April 2 (Bloomberg) -- Palm oil advanced for the first time in four days as the lowest price at close this year stoked demand among importers.
The contract for delivery in June climbed 1.9 percent to 2,382 ringgit ($772) a metric ton on the Malaysia Derivatives Exchange, the steepest gain at close since March 15. Futures yesterday ended at the lowest level since Dec. 20. Prices fell 2.5 percent in the first quarter, the fourth quarterly loss in the worst streak since 1999.
“We’re actually near the technical support level of 2,340 ringgit, and around this level we may see some bargain hunting,” Ryan Long, vice president of futures and options at OSK Investment Bank Bhd., said from Kuala Lumpur. Gains may be capped as production is expected to improve this month, he said.
Exports from Malaysia rose 2.8 percent to 1.36 million tons in March from a month ago, surveyor Intertek said yesterday. Shipments rose 5.5 percent to 1.37 million tons, Societe Generale de Surveillance said. India, the world’s largest palm oil importer, today cut the benchmark import price of crude palm oil to $829 a ton from $838 set on March 15, according to a finance ministry statement.

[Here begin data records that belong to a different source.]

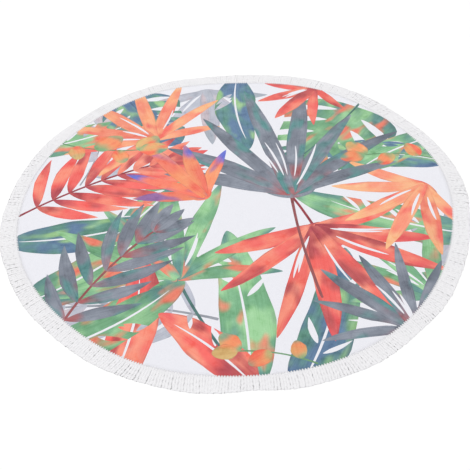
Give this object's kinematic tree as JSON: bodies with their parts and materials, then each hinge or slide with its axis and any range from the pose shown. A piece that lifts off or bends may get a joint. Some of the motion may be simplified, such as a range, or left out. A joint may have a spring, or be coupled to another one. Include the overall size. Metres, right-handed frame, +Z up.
{
  "type": "round beach towel",
  "caption": "Round beach towel lying flat: a thin disc of printed terry cloth with a turned hem and a cotton fringe trim sewn round its edge.",
  "frame": {"origin": "centre of the towel's outline on the surface that it lies on, which is the bottom centre of its bounding box", "axes": "+Z is up, out of the printed side and along the towel's thickness; +X and +Y lie in the surface, +X to the right and +Y to the far side as the towel is looked at"},
  "size_m": [1.5074, 1.492, 0.0032],
  "materials": {
    "printed_terry": "matt terry cloth, cropped smooth on its printed side and looped underneath, printed all over with leaves in coral, slate and green on white",
    "cotton_fringe": "matt off-white twisted cotton strands on a woven header tape"
  },
  "bodies": {
    "root": {"towel_cloth": "printed_terry", "fringe_trim": "cotton_fringe"}
  },
  "joints": []
}
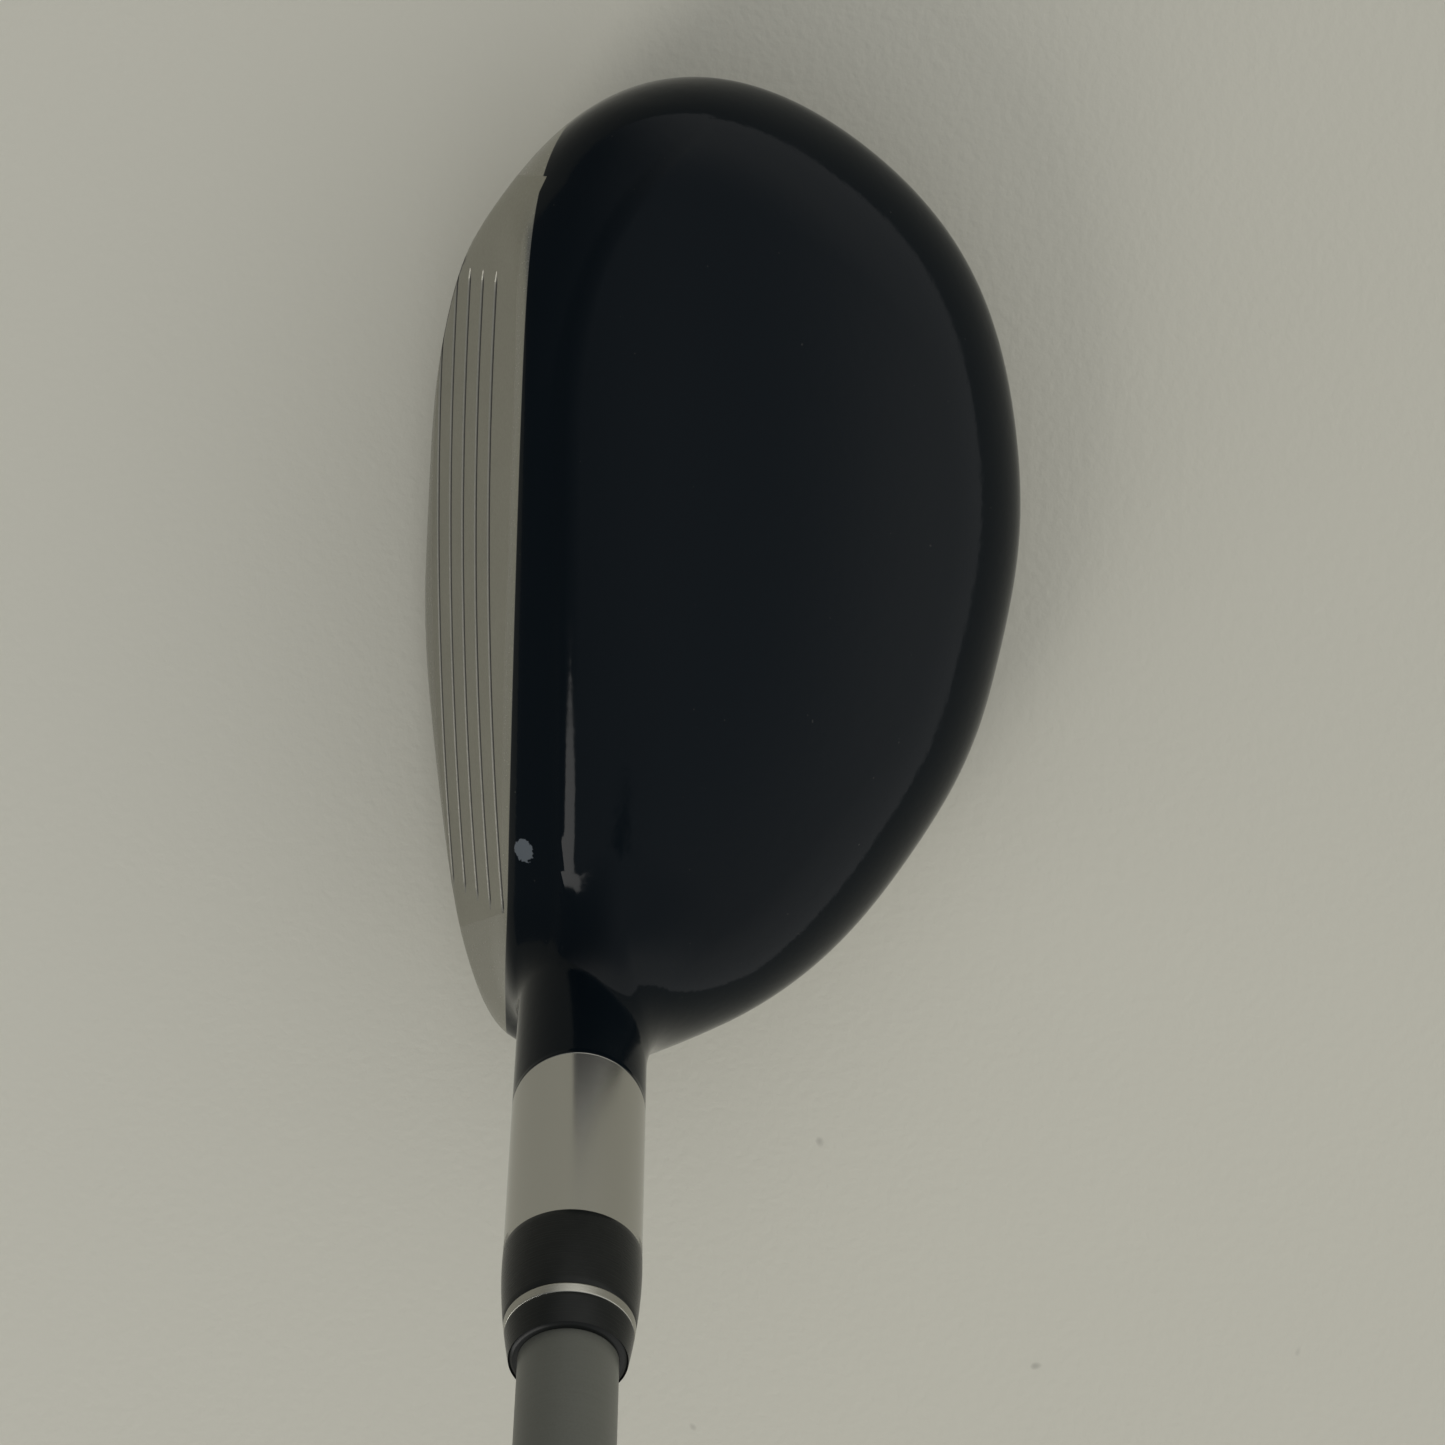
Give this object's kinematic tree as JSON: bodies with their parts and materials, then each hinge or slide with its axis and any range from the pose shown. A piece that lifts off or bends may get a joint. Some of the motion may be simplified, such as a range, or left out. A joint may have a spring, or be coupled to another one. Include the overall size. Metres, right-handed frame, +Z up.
{
  "type": "hybrid golf club",
  "caption": "Right-handed hybrid golf club: hollow steel head with grooved face, polished hosel, ringed ferrule, tapered graphite shaft and rubber grip.",
  "frame": {"origin": "middle of the flat land on the sole, under the face centre, with the club in its address position", "axes": "+Z up, -Y towards the target (the face looks that way), +X from the toe to the heel; the shaft axis lies in the plane Y = 0 and leans to +X at a lie of 60 degrees"},
  "size_m": [0.5866, 0.0636, 0.872],
  "materials": {
    "head_paint": "gloss black paint over cast steel, hosel polished bare",
    "crown_paint": "gloss black paint with a blue tint",
    "face_steel": "satin steel with horizontal score lines",
    "dense_metal": "sintered, dull",
    "hot_melt": "waxy amber",
    "badge_metal": "satin with a plain pattern",
    "screw_steel": "satin",
    "washer_rubber": "matt",
    "epoxy": "cured, slightly amber",
    "tip_brass": "turned",
    "graphite": "warm grey lacquered graphite tube",
    "ferrule_black": "polished black",
    "ferrule_ring": "bright",
    "grip_tape": "creped paper tape",
    "grip_rubber": "matt moulded rubber"
  },
  "bodies": {
    "root": {"head_body": "head_paint", "crown_plate": "crown_paint", "face_plate": "face_steel", "tungsten_slug": "dense_metal", "hot_melt_pad": "hot_melt", "sole_badge": "badge_metal", "weight_screw": "screw_steel", "weight_washer": "washer_rubber", "epoxy_sleeve": "epoxy", "tip_weight": "tip_brass", "shaft": "graphite", "ferrule_base": "ferrule_black", "ferrule_ring": "ferrule_ring", "ferrule_cap": "ferrule_black", "grip_tape": "grip_tape", "grip_sleeve": "grip_rubber", "grip_cap": "grip_rubber"}
  },
  "joints": []
}
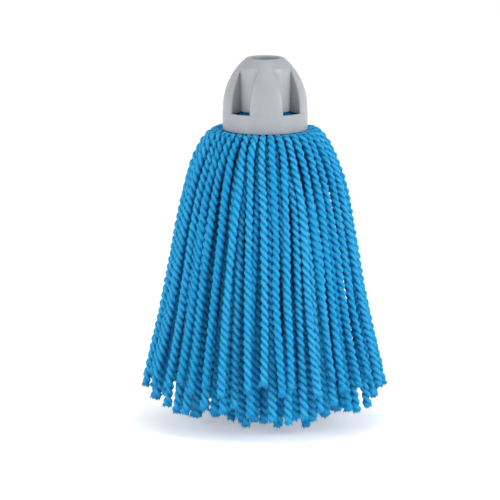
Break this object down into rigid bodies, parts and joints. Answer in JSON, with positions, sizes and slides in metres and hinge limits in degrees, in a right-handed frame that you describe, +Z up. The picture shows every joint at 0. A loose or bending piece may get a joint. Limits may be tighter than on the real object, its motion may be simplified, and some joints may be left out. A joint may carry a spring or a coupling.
{
  "type": "string mop head",
  "caption": "Push-on mop head: domed plastic socket with a handle bore and recessed pockets, over a full skirt of twisted yarn.",
  "frame": {"origin": "centre of the handle bore's mouth, in the plane of the socket's top rim", "axes": "+Z up out of the bore, along the handle; -Y towards the front, midway between two pockets; +X to the right seen from the front"},
  "size_m": [0.2038, 0.2021, 0.3003],
  "materials": {
    "socket_plastic": "satin moulded grey polypropylene",
    "plug_plastic": "moulded grey polypropylene",
    "ring_wire": "plain moulded hoop",
    "yarn": "twisted blue cotton and polyester yarn"
  },
  "bodies": {
    "head": {"socket": "socket_plastic", "clamp_plug": "plug_plastic", "anchor_ring": "ring_wire", "gathered_yarn": "yarn", "inner_legs_1": "yarn", "inner_legs_2": "yarn", "inner_legs_3": "yarn", "inner_legs_4": "yarn", "inner_legs_5": "yarn", "core_legs": "yarn"},
    "lock_01": {"outer_leg_01": "yarn", "outer_leg_02": "yarn", "outer_leg_03": "yarn", "outer_leg_04": "yarn", "second_legs_01": "yarn"},
    "lock_02": {"outer_leg_05": "yarn", "outer_leg_06": "yarn", "outer_leg_07": "yarn", "outer_leg_08": "yarn", "second_legs_02": "yarn"},
    "lock_03": {"outer_leg_09": "yarn", "outer_leg_10": "yarn", "outer_leg_11": "yarn", "outer_leg_12": "yarn", "second_legs_03": "yarn"},
    "lock_04": {"outer_leg_13": "yarn", "outer_leg_14": "yarn", "outer_leg_15": "yarn", "outer_leg_16": "yarn", "second_legs_04": "yarn"},
    "lock_05": {"outer_leg_17": "yarn", "outer_leg_18": "yarn", "outer_leg_19": "yarn", "outer_leg_20": "yarn", "second_legs_05": "yarn"},
    "lock_06": {"outer_leg_21": "yarn", "outer_leg_22": "yarn", "outer_leg_23": "yarn", "outer_leg_24": "yarn", "second_legs_06": "yarn"},
    "lock_07": {"outer_leg_25": "yarn", "outer_leg_26": "yarn", "outer_leg_27": "yarn", "outer_leg_28": "yarn", "second_legs_07": "yarn"},
    "lock_08": {"outer_leg_29": "yarn", "outer_leg_30": "yarn", "outer_leg_31": "yarn", "outer_leg_32": "yarn", "second_legs_08": "yarn"},
    "lock_09": {"outer_leg_33": "yarn", "outer_leg_34": "yarn", "outer_leg_35": "yarn", "outer_leg_36": "yarn", "second_legs_09": "yarn"},
    "lock_10": {"outer_leg_37": "yarn", "outer_leg_38": "yarn", "outer_leg_39": "yarn", "outer_leg_40": "yarn", "second_legs_10": "yarn"}
  },
  "joints": [
    {"name": "lock_01_swing", "type": "hinge", "parent": "head", "child": "lock_01", "pos_m": [0, -0.0395, -0.062], "axis": [-1, 0, 0], "range_deg": [0, 60]},
    {"name": "lock_02_swing", "type": "hinge", "parent": "head", "child": "lock_02", "pos_m": [0.02322, -0.03196, -0.062], "axis": [-0.809, -0.5878, 0], "range_deg": [0, 60]},
    {"name": "lock_03_swing", "type": "hinge", "parent": "head", "child": "lock_03", "pos_m": [0.03757, -0.01221, -0.062], "axis": [-0.309, -0.9511, 0], "range_deg": [0, 60]},
    {"name": "lock_04_swing", "type": "hinge", "parent": "head", "child": "lock_04", "pos_m": [0.03757, 0.01221, -0.062], "axis": [0.309, -0.9511, 0], "range_deg": [0, 60]},
    {"name": "lock_05_swing", "type": "hinge", "parent": "head", "child": "lock_05", "pos_m": [0.02322, 0.03196, -0.062], "axis": [0.809, -0.5878, 0], "range_deg": [0, 60]},
    {"name": "lock_06_swing", "type": "hinge", "parent": "head", "child": "lock_06", "pos_m": [0, 0.0395, -0.062], "axis": [1, 0, 0], "range_deg": [0, 60]},
    {"name": "lock_07_swing", "type": "hinge", "parent": "head", "child": "lock_07", "pos_m": [-0.02322, 0.03196, -0.062], "axis": [0.809, 0.5878, 0], "range_deg": [0, 60]},
    {"name": "lock_08_swing", "type": "hinge", "parent": "head", "child": "lock_08", "pos_m": [-0.03757, 0.01221, -0.062], "axis": [0.309, 0.9511, 0], "range_deg": [0, 60]},
    {"name": "lock_09_swing", "type": "hinge", "parent": "head", "child": "lock_09", "pos_m": [-0.03757, -0.01221, -0.062], "axis": [-0.309, 0.9511, 0], "range_deg": [0, 60]},
    {"name": "lock_10_swing", "type": "hinge", "parent": "head", "child": "lock_10", "pos_m": [-0.02322, -0.03196, -0.062], "axis": [-0.809, 0.5878, 0], "range_deg": [0, 60]}
  ]
}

Soybean oil for May delivery climbed 0.3 percent to 50.21 cents a pound on the Chicago Board of Trade, while soybeans for May gained 0.7 percent to $14.0075 a bushel.
Refined palm oil for September delivery gained 1.8 percent to close at 6,228 yuan ($1,004) a ton on the Dalian Commodity Exchange. Soybean oil for delivery in the same month rose 0.9 percent to end at 7,876 yuan a ton.